___ Recorded information

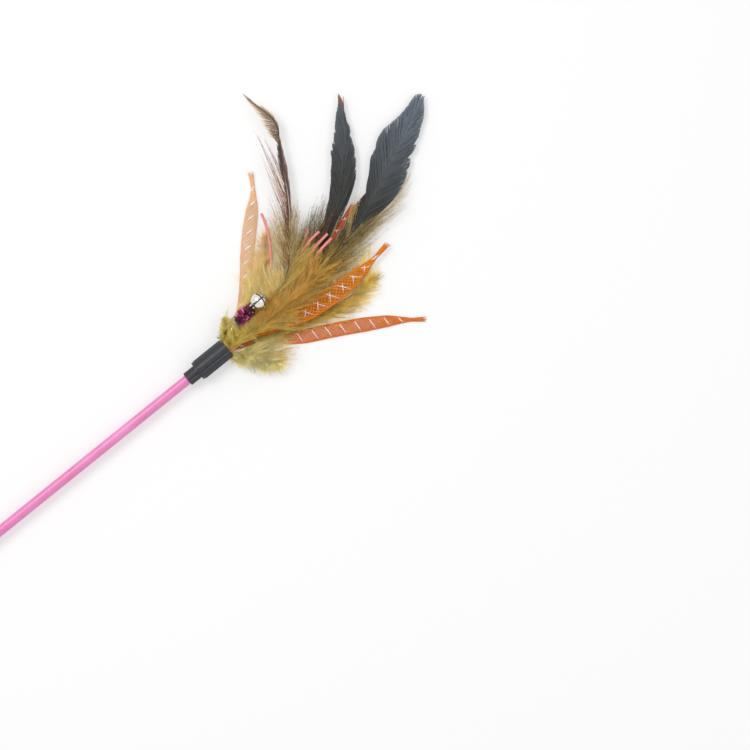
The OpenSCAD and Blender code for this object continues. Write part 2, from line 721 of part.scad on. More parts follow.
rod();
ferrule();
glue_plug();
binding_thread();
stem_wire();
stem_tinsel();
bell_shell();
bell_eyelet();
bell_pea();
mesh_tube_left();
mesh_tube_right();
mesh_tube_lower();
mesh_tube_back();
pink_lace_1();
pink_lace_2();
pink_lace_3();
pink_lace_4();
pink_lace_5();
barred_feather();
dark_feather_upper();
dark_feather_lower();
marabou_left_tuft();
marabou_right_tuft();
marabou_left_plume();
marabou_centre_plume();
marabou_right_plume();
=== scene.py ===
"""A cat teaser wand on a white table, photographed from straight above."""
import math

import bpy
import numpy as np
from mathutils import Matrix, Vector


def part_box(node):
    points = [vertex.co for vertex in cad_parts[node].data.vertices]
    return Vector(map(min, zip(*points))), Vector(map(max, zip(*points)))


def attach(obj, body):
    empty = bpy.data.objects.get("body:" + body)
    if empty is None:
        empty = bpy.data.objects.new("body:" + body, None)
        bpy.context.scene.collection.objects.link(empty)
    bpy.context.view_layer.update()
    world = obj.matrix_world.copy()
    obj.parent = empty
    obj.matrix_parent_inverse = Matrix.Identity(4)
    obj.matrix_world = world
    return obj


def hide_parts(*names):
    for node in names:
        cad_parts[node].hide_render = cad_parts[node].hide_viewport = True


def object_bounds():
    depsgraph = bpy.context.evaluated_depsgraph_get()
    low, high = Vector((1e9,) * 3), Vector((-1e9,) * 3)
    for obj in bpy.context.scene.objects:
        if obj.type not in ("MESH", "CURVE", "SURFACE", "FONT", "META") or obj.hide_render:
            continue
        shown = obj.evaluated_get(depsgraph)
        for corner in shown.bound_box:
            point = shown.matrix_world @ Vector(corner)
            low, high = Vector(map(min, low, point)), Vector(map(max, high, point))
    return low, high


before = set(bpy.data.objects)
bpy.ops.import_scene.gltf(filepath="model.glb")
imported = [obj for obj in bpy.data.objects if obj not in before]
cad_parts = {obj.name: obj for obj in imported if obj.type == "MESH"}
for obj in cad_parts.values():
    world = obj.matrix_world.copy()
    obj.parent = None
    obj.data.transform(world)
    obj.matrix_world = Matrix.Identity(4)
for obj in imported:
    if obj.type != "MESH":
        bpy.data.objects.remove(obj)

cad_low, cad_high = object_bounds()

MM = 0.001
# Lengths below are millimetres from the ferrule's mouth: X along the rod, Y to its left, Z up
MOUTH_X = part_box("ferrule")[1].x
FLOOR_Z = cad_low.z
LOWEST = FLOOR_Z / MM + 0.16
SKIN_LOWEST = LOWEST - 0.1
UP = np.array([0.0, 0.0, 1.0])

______

* **Brief**
Begin with the line that has "mesh_tube_lower();" in the listing above and end after the line that has "if obj.type not"; output those lines exactly.

* **Solution for this task**
mesh_tube_lower();
mesh_tube_back();
pink_lace_1();
pink_lace_2();
pink_lace_3();
pink_lace_4();
pink_lace_5();
barred_feather();
dark_feather_upper();
dark_feather_lower();
marabou_left_tuft();
marabou_right_tuft();
marabou_left_plume();
marabou_centre_plume();
marabou_right_plume();
=== scene.py ===
"""A cat teaser wand on a white table, photographed from straight above."""
import math

import bpy
import numpy as np
from mathutils import Matrix, Vector


def part_box(node):
    points = [vertex.co for vertex in cad_parts[node].data.vertices]
    return Vector(map(min, zip(*points))), Vector(map(max, zip(*points)))


def attach(obj, body):
    empty = bpy.data.objects.get("body:" + body)
    if empty is None:
        empty = bpy.data.objects.new("body:" + body, None)
        bpy.context.scene.collection.objects.link(empty)
    bpy.context.view_layer.update()
    world = obj.matrix_world.copy()
    obj.parent = empty
    obj.matrix_parent_inverse = Matrix.Identity(4)
    obj.matrix_world = world
    return obj


def hide_parts(*names):
    for node in names:
        cad_parts[node].hide_render = cad_parts[node].hide_viewport = True


def object_bounds():
    depsgraph = bpy.context.evaluated_depsgraph_get()
    low, high = Vector((1e9,) * 3), Vector((-1e9,) * 3)
    for obj in bpy.context.scene.objects:
        if obj.type not in ("MESH", "CURVE", "SURFACE", "FONT", "META") or obj.hide_render:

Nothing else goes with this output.